The Israelsons contend that these factors are relevant to a determination of R.G.W.'s best interests, and, therefore, because Minn. Stat. §§ 257.025 and 518.17, subd. 1(a), indicate that a court is to consider all relevant factors when determining the best interests of a child, the trial court erred by failing to consider these factors. We disagree.
The record demonstrates that the trial court did consider the protective factors testified to by Dr. Phipps-Yonas but found that those factors were not appropriate criteria upon which to base its custody determination. Mindy Mitnick, a licensed psychologist, testified that the protective factors would be relevant only if one set of potential parents had a significant deficit regarding a particular factor. Here, there were differences between the two sets of parents with respect to the protective factors, but neither set of parents had any significant deficit. Furthermore, the trial court stated that it did not consider Phipps-Yonas to be a neutral evaluator, but did consider Susan Dredge, the guardian ad litem, to be a neutral evaluator. See City of New Prague v. Hendricks, 286 N.W.2d 696, 702 (Minn. 1979) (it is within the court's discretion as trier of fact to resolve conflicts in expert testimony and to determine the comparative weight to be given to respective opinions).

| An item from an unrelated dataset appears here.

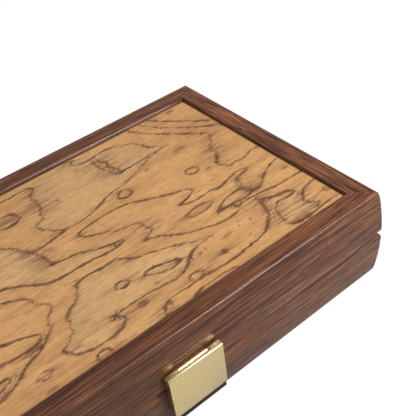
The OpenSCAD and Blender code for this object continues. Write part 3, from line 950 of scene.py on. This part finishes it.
def screws(half, material):
    """All countersunk screws of one half, with crossed slots in their heads."""
    outline = [(0, -SCREW_L), (0.4 * SCREW_R, -SCREW_L + 0.5 * MM), (SCREW_R, -SCREW_L + 2 * MM),
               (SCREW_R, SCREW_R - SCREW_HEAD_R), (SCREW_HEAD_R - 0.1 * MM, -0.1 * MM),
               (SCREW_HEAD_R - 0.16 * MM, -0.03 * MM), (SCREW_HEAD_R - 0.3 * MM, 0), (0, 0)]
    bodies, slots = bmesh.new(), bmesh.new()

    def gather(piece, place, group):
        piece.data.transform(place)
        group.from_mesh(piece.data)
        bpy.data.objects.remove(piece)

    for place in screw_places(half):
        turned = place @ Matrix.Rotation(place.translation.x * SCREW_TURN, 4, "Z")
        gather(lathe(outline, (0, 0, 0), "screw", 40), turned, bodies)
        for reach, width in ((SLOT_HALF_L, SLOT_HALF_W), (SLOT_HALF_W, SLOT_HALF_L)):
            gather(block((-reach, -width, -SLOT_D), (reach, width, SLOT_D)), turned, slots)
    piece = finish_mesh(f"{half}_screws_crossed", bodies)
    cut(piece, [finish_mesh("slots", slots)], use_self=True)
    smooth(piece)
    dress(piece, material, f"{half}_screws", half)


def make_metal():
    """The latch, the hinges and the screws."""
    brass = brushed_brass("latch_brass", LATCH_BRASS, 0.27)
    latch_flap(brass)
    latch_lip()
    for node in ("latch_plate", "latch_catch", "hinge_leaves_base", "hinge_leaves_lid"):
        dress(frame["nodes"][node], brass)
    screw_brass = brushed_brass("screw_brass", SCREW_BRASS, 0.2)
    for half in HALVES:
        screws(half, screw_brass)
    wire = steel("wire_steel")
    for node in ("latch_pin", "latch_spring", "hinge_pins"):
        dress(frame["nodes"][node], wire)


# ---- Playing fields, checkers and dice -------------------------------------

def make_fields():
    field = straight_wood("field_wood", 0, FIELD_TONES, gloss=0.4)
    pale = straight_wood("point_pale", 0, PALE_POINT_TONES, gloss=0.4, seed=0.2)
    deep = straight_wood("point_deep", 0, DARK_POINT_TONES, gloss=0.4, seed=0.5)
    for half in HALVES:
        dress(frame["nodes"][f"{half}_field"], field)
        dress(frame["nodes"][f"{half}_points_light"], pale)
        dress(frame["nodes"][f"{half}_points_dark"], deep)


CHECKER_EASE = 0.9 * MM
DISH_D = 0.7 * MM
RING_D = 0.25 * MM


def checker_outline(radius, height):
    """Half section of a checker: shallow dish, fine ring and eased rim on both faces."""
    dish = 0.33 * radius
    face = [(0, -DISH_D), (dish * 0.6, -DISH_D), (dish, -DISH_D * 0.75), (dish + DISH_D, -DISH_D * 0.1),
            (dish + 1.4 * DISH_D, 0), (radius * 0.78, 0), (radius * 0.8, -RING_D), (radius * 0.82, 0)]
    face += [(radius - CHECKER_EASE * (1 - math.sin(a)), -CHECKER_EASE * (1 - math.cos(a)))
             for a in arc(6)]
    bottom = [(r, -z) for r, z in face]
    top = [(r, height + z) for r, z in reversed(face)]
    return bottom + top


def make_checkers():
    woods = {
        "light": ("checker_pale", straight_wood("checker_pale", 0, PALE_CHECKER_TONES, 0.3, 0.9)),
        "dark": ("checker_deep", straight_wood("checker_deep", 0, DARK_CHECKER_TONES, 0.3, 1.3)),
    }
    for node in [name for name in frame["nodes"] if name.startswith("checker_")]:
        slot, wood = woods[node.split("_")[1]]
        low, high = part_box(node)
        centre = ((low.x + high.x) / 2, (low.y + high.y) / 2, low.z)
        outline = checker_outline((high.x - low.x) / 2, high.z - low.z)
        dress(lathe(outline, centre, node + "_turned", 64), wood, node, node)


DIE_EDGE_R = 1.1 * MM
# A pip is the cap of a ball whose middle lies a little above the face.
PIP_RISE = 0.35 * MM
PIP_R = 0.8 * MM
PIP_STEP = 2.6 * MM
IVORY = (0.78, 0.72, 0.58)
PIP_BLACK = (0.02, 0.018, 0.018)
DICE_TURNS = {"die_1": 20.0, "die_2": -35.0}
PIP_SPOTS = {
    1: [(0, 0)], 2: [(-1, -1), (1, 1)], 3: [(-1, -1), (0, 0), (1, 1)],
    4: [(-1, -1), (-1, 1), (1, -1), (1, 1)], 5: [(-1, -1), (-1, 1), (0, 0), (1, -1), (1, 1)],
    6: [(-1, -1), (-1, 0), (-1, 1), (1, -1), (1, 0), (1, 1)],
}
# Number on a face, and the axis and angle that turn the top face to it.
PIP_FACES = [(1, "X", 0), (6, "X", 180), (2, "X", 90), (5, "X", -90), (3, "Y", 90), (4, "Y", -90)]


def die(node, turn, body, dot):
    """A die with rounded edges and dark, hollowed pips."""
    low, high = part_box(node)
    half = (high.z - low.z) / 2
    place = Matrix.Translation((low + high) / 2) @ Matrix.Rotation(math.radians(turn), 4, "Z")
    maker = bmesh.new()
    bmesh.ops.create_cube(maker, size=2 * half)
    bmesh.ops.bevel(maker, geom=maker.edges[:], offset=DIE_EDGE_R, segments=5, profile=0.5,
                    affect="EDGES")
    bmesh.ops.transform(maker, matrix=place, verts=maker.verts)
    piece = finish_mesh(f"{node}_ivory", maker, 60.0)
    piece.data.materials.append(body)
    hollows = bmesh.new()
    for number, axis, angle in PIP_FACES:
        to_face = Matrix.Rotation(math.radians(angle), 4, axis)
        for column, row in PIP_SPOTS[number]:
            spot = Matrix.Translation((column * PIP_STEP, row * PIP_STEP, half + PIP_RISE))
            bmesh.ops.create_uvsphere(hollows, u_segments=20, v_segments=12, radius=PIP_R,
                                      matrix=place @ to_face @ spot)
    cutter = finish_mesh("pips", hollows)
    cutter.data.materials.append(dot)
    cut(piece, [cutter], material_mode="TRANSFER")
    smooth(piece, 40.0)
    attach(piece, node)
    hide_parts(node)


def make_dice():
    body = ivory("die_ivory", IVORY)
    dot = ivory("die_pip", PIP_BLACK)
    for node, turn in DICE_TURNS.items():
        die(node, turn, body, dot)


# ---- Studio: floor, light and camera ----------------------------------------

FLOOR_HALF = 4.0
FLOOR_GREYS = ((0.46, 0.46, 0.46), (0.5, 0.5, 0.5))
# How much of the floor the camera sees as plain white, how bright that white is, and how
# brightly the surround lights the case.
WHITE_SHARE = 0.88
WHITE_LEVEL = 1.08
SURROUND_LEVEL = 0.42
# Softboxes: direction from the case, distance and size in metres, and power in watts.
SOFTBOXES = {
    "key": ((0.43, -0.57, 0.76), 0.95, (0.3, 0.95), 8.0),
    "edge": ((0.43, -0.62, 0.66), 1.1, (0.22, 0.45), 3.6),
    "fill": ((-0.2, 0.3, 0.9), 1.4, (0.9, 0.9), 2.5),
}


def white_paper(name):
    """Matt paper that the camera sees as nearly plain white."""
    shader = Shader(name)
    fibre = shader.noise(shader.place(), 900.0)
    shader.set(Base_Color=shader.mix(fibre, *FLOOR_GREYS), Roughness=0.9)
    seen = shader.node("ShaderNodeLightPath").outputs["Is Camera Ray"]
    glow = shader.node("ShaderNodeEmission", (1.0, 1.0, 1.0, 1.0), WHITE_LEVEL).outputs[0]
    mixed = shader.node("ShaderNodeMixShader", shader.times(seen, WHITE_SHARE),
                        shader.surface.outputs[0], glow)
    output = shader.tree.nodes["Material Output"]
    shader.tree.links.new(mixed.outputs[0], output.inputs["Surface"])
    return shader.material


def make_world():
    """An even studio surround, plain white where the camera looks past the floor."""
    world = bpy.data.worlds.new("studio")
    bpy.context.scene.world = world
    world.use_nodes = True
    tree = world.node_tree
    background = tree.nodes["Background"]
    background.inputs["Color"].default_value = (1.0, 1.0, 1.0, 1.0)
    seen = tree.nodes.new("ShaderNodeLightPath").outputs["Is Camera Ray"]
    level = tree.nodes.new("ShaderNodeMapRange")
    level.inputs["To Min"].default_value = SURROUND_LEVEL
    level.inputs["To Max"].default_value = 1.0
    tree.links.new(seen, level.inputs["Value"])
    tree.links.new(level.outputs["Result"], background.inputs["Strength"])


def softbox(name, direction, distance, size, energy):
    """A rectangular lamp that faces the case."""
    light = bpy.data.lights.new(name, "AREA")
    light.shape = "RECTANGLE"
    light.size, light.size_y = size
    light.energy = energy
    lamp = bpy.data.objects.new(name, light)
    lamp.location = Vector(direction).normalized() * distance
    lamp.rotation_euler = Vector(direction).to_track_quat("Z", "Y").to_euler()
    bpy.context.scene.collection.objects.link(lamp)


def make_studio():
    maker = bmesh.new()
    bmesh.ops.create_grid(maker, x_segments=8, y_segments=8, size=FLOOR_HALF)
    floor = finish_mesh("floor", maker)
    floor.data.materials.append(white_paper("paper_white"))
    make_world()
    for name, settings in SOFTBOXES.items():
        softbox(name, *settings)


# Where the camera stands, which way it looks in degrees, and its lens in millimetres.
CAMERA_AT = (-99.64 * MM, -262.18 * MM, 301.26 * MM)
CAMERA_TURN = -34.647
CAMERA_DOWN = 40.312
CAMERA_ROLL = -7.527
CAMERA_LENS = 59.18
SENSOR_W = 36.0


def make_camera():
    camera = bpy.data.cameras.new("camera")
    camera.lens = CAMERA_LENS
    camera.sensor_width = SENSOR_W
    camera.clip_start = 10 * MM
    eye = bpy.data.objects.new("camera", camera)
    turn, down, roll = (math.radians(a) for a in (CAMERA_TURN, CAMERA_DOWN, CAMERA_ROLL))
    back = Vector((math.sin(turn) * math.cos(down), -math.cos(turn) * math.cos(down), math.sin(down)))
    right = (-back).cross(Vector((0, 0, 1))).normalized()
    up = right.cross(-back)
    level_right = math.cos(roll) * right + math.sin(roll) * up
    level_up = -math.sin(roll) * right + math.cos(roll) * up
    axes = Matrix((level_right, level_up, back)).transposed()
    eye.matrix_world = Matrix.Translation(CAMERA_AT) @ axes.to_4x4()
    bpy.context.scene.collection.objects.link(eye)
    bpy.context.scene.camera = eye
    bpy.context.scene.view_settings.view_transform = "Standard"


make_camera()
make_studio()
make_rails()
burl = burl_veneer("burl_veneer")
for half in HALVES:
    burl_panel(half, burl)
make_metal()
make_fields()
make_checkers()
make_dice()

3. The Israelsons contend that the trial court's findings that some of the factors in Minn. Stat. §§ 260.181, subd. 3(b), and 518.17, subd. 1(a), were neutral or inapplicable with regard to determining R.G.W,'s best interests are not supported by the evidence.
a. Primary Caretaker
The trial court found that R.G.W. has lived with her maternal grandmother since February 28, 1997, and that her maternal grandmother is her primary caretaker. The Israelsons contend that because their proposed transition plan included having R.G.W.'s primary caretaker reside with them for a period of time to ease the transition, their transition plan was clearly superior, and this factor should not have been found to be neutral. We disagree. It is undisputed that R.G.W. has not lived with either set of potential parents. Although the court found that the primary caretaker has a close, emotional relationship with the Israelsons, the court also found that the primary caretaker's residence is only 10 to 20 miles away from the Wobschalls' residence but is 90 to 110 miles away from the Israelsons' residence. The close relationship with the Israelsons may be beneficial to R.G.W. during the transition period, but the shorter distance to the Wobschalls' residence may be beneficial later. The trial court's finding that neither the Israelsons nor the Wobschalls has more of the characteristics of a primary caretaker than the other is supported by the evidence.
b. Interaction and Interrelationship
The Israelsons contend that because their expert opined that they would provide R.G.W. a more natural family than the Wobschalls, the trial court erred when it found this factor to be neutral. We disagree. The trial court found that while the two families are different in many respects, both families would do a good job of raising R.G.W. The trial court also found that each family has either one or two children and both families are doing a good job with the children. The expert's opinion that one family is a more natural family than the other does not demonstrate that the trial court erred in finding this factor neutral.
c. Permanence of Family Unit
The Israelsons contend that because they are both of the same religion and they have been married longer, employed longer, are better educated, and have greater financial stability than the Wobschalls, the trial court erred when it found this criteria to be neutral. The Israelsons contend that the court erred because it was looking for signs of instability rather than determining which family was more stable. The trial court found that both homes
appear to be stable and both of the proposed adoptive parents have longstanding, stable marriages and neither of them are anticipating moves in the foreseeable future. There is really nothing that would indicate instability in the future.
The absence of any indication of instability in either family is a sufficient basis for the trial court to conclude that this factor is neutral.
d. The Child's Cultural Background
The Israelsons contend that because their expert opined that their focus on the nuclear family, as opposed to the Wobschalls' focus on the extended family, would serve as a protective factor for R.G.W., the trial court erred when it concluded that "[t]here is no basis to have a preference of one lifestyle over the other." We disagree. Although the expert's uncontradicted opinion may have provided a basis for preferring one lifestyle over the other, the trial court was not required to accept the opinion. See Nemanic v. Gopher Heating & Sheet Metal, Inc., 337 N.W.2d 667, 670 (Minn. 1983) (expert opinion not conclusive even in absence of adverse expert).
The trial court made a difficult choice between two couples, having found both would be suitable adoptive parents of R.G.W. We conclude that the evidence in the record is sufficient to sustain the trial court's decision to grant the Wobschalls' adoption petition. The trial court considered the factors listed in Minn. Stat. §§ 518.17, subd. 1(a), and 260.181, subd. 3(b), as well as the recommendations of the guardian ad litem. The record supports the trial court's finding that the Wobschalls would tend to raise R.G.W. in a style and manner more similar to the way R.G.W. would have been raised had her parents survived, as a Catholic in rural Minnesota having extensive contact with members of her father's extended family. While this finding did not compel the trial court to grant the Wobschalls' petition, it sustains the court's decision.